Session 5 Chair: Annie M. Jarabek
National Center for Environmental Assessment (NCEA)
Senior Science Advisor
Realizing the promise of emerging biomedical resources requires coherent application of the comprehensive and diverse data that reflect rapid advances in novel measurement technologies and computational modeling. Scientific inquiry and research productivity in this era has been described as relying on observations related to the “3 V’s”: “Volume” (big), “Velocity” (fast – both with respect to measurement and computing), and Variety (multiple sources) and has recently focused attention on “rigor and reproducibility” https://www.ncbi.nlm.nih.gov/pubmed/26811418).

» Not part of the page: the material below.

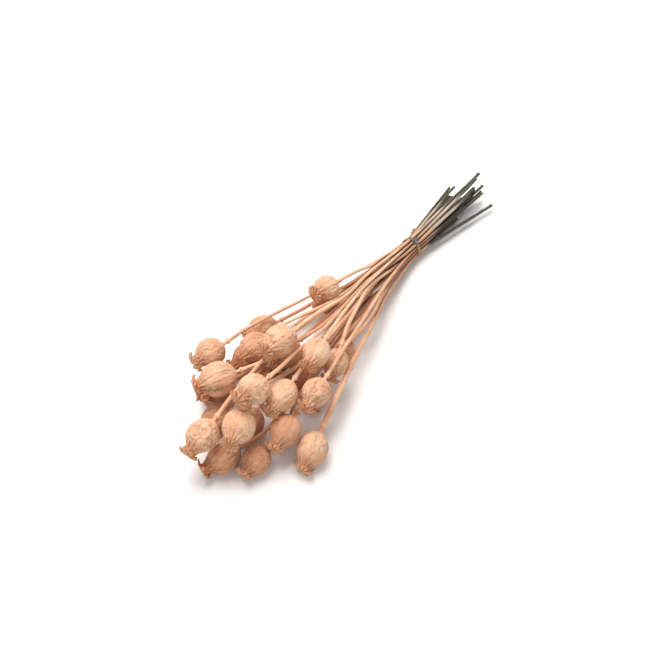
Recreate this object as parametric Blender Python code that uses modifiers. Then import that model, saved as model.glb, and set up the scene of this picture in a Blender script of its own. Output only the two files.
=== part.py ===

Further, data sharing that enables interdisciplinary collaboration among experimental biologists, statisticians, and computational modelers is key to making effective use of such data. Thus, good data management is foundational to supporting discovery, innovation, knowledge, and subsequent reuse and translation to actionable information. Beyond proper collection, quality control, curation, annotation, and archiving, it is now necessary to extend principles of reporting such as that of the Standard for Exchange of Nonclinical Data (SEND) and the Minimum Information about Microarray Experiment (MIAME) standard, to the characterization of meta-data that describe the components of the “cyberinfrastructure” and elucidate details of “what and how” the data or models were designed, created and used in analysis. Guiding principles (FAIR – Findable, Accessible, Interoperable, and Reusable) that support both manual or automated discovery and exploration have been proposed and are evolving to support good data stewardship (https://www.ncbi.nlm.nih.gov/pmc/articles/PMC4792175/pdf/sdata201618.pdf). Data formats, description of the data pipeline and workflows are recognized as a means to implement these principles, increase the utility of data, and sustain databases and repositories. This session provides examples of such work flows in several specific application areas to illustrate the needed components as well as the advantages to the adoption of data sharing approaches.